## Task prompt
Return all of the lines below exactly as they are.

## Supplied information
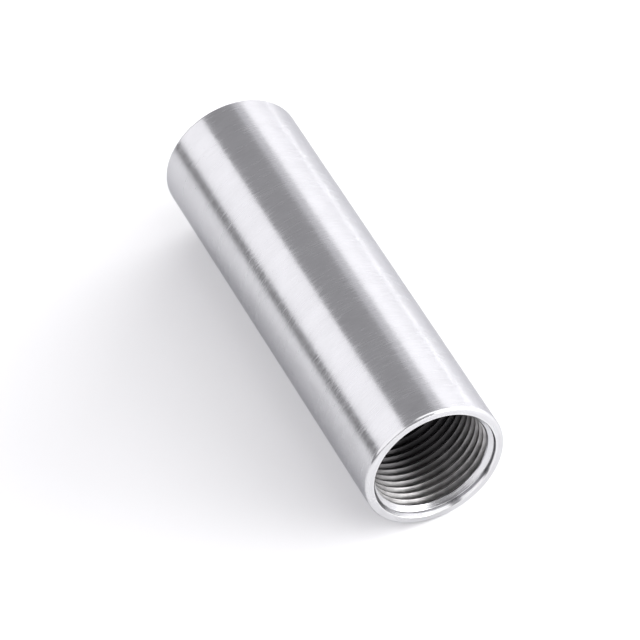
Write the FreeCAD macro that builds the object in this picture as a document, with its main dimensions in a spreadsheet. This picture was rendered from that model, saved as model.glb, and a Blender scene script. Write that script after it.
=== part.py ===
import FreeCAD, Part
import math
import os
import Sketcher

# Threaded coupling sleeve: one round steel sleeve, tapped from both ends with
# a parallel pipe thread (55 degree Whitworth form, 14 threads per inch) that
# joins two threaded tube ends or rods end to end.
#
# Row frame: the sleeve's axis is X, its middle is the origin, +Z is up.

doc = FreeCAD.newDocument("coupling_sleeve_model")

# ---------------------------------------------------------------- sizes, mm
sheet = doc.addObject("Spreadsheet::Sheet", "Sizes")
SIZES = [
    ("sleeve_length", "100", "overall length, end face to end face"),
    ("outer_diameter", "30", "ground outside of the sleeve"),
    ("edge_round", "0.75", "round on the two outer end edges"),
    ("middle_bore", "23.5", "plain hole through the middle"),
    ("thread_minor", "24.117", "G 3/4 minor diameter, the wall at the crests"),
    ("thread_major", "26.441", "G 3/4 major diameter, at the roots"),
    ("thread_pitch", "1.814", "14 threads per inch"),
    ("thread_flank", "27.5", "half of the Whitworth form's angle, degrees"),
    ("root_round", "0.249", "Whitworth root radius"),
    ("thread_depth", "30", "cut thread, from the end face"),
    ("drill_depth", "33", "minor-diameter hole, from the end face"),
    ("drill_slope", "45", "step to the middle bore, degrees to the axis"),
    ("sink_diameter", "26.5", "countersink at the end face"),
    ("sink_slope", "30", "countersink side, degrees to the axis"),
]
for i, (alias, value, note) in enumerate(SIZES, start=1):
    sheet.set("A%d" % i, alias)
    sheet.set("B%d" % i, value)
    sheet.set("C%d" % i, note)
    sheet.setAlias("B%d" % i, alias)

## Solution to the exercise
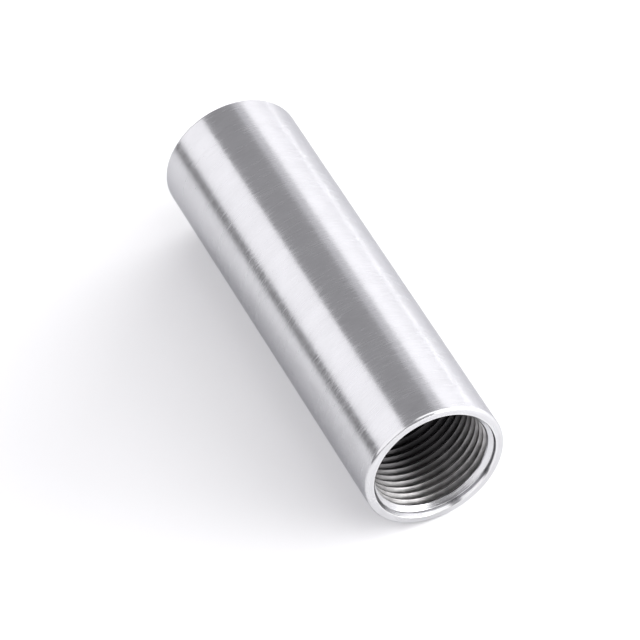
Write the FreeCAD macro that builds the object in this picture as a document, with its main dimensions in a spreadsheet. This picture was rendered from that model, saved as model.glb, and a Blender scene script. Write that script after it.
=== part.py ===
import FreeCAD, Part
import math
import os
import Sketcher

# Threaded coupling sleeve: one round steel sleeve, tapped from both ends with
# a parallel pipe thread (55 degree Whitworth form, 14 threads per inch) that
# joins two threaded tube ends or rods end to end.
#
# Row frame: the sleeve's axis is X, its middle is the origin, +Z is up.

doc = FreeCAD.newDocument("coupling_sleeve_model")

# ---------------------------------------------------------------- sizes, mm
sheet = doc.addObject("Spreadsheet::Sheet", "Sizes")
SIZES = [
    ("sleeve_length", "100", "overall length, end face to end face"),
    ("outer_diameter", "30", "ground outside of the sleeve"),
    ("edge_round", "0.75", "round on the two outer end edges"),
    ("middle_bore", "23.5", "plain hole through the middle"),
    ("thread_minor", "24.117", "G 3/4 minor diameter, the wall at the crests"),
    ("thread_major", "26.441", "G 3/4 major diameter, at the roots"),
    ("thread_pitch", "1.814", "14 threads per inch"),
    ("thread_flank", "27.5", "half of the Whitworth form's angle, degrees"),
    ("root_round", "0.249", "Whitworth root radius"),
    ("thread_depth", "30", "cut thread, from the end face"),
    ("drill_depth", "33", "minor-diameter hole, from the end face"),
    ("drill_slope", "45", "step to the middle bore, degrees to the axis"),
    ("sink_diameter", "26.5", "countersink at the end face"),
    ("sink_slope", "30", "countersink side, degrees to the axis"),
]
for i, (alias, value, note) in enumerate(SIZES, start=1):
    sheet.set("A%d" % i, alias)
    sheet.set("B%d" % i, value)
    sheet.set("C%d" % i, note)
    sheet.setAlias("B%d" % i, alias)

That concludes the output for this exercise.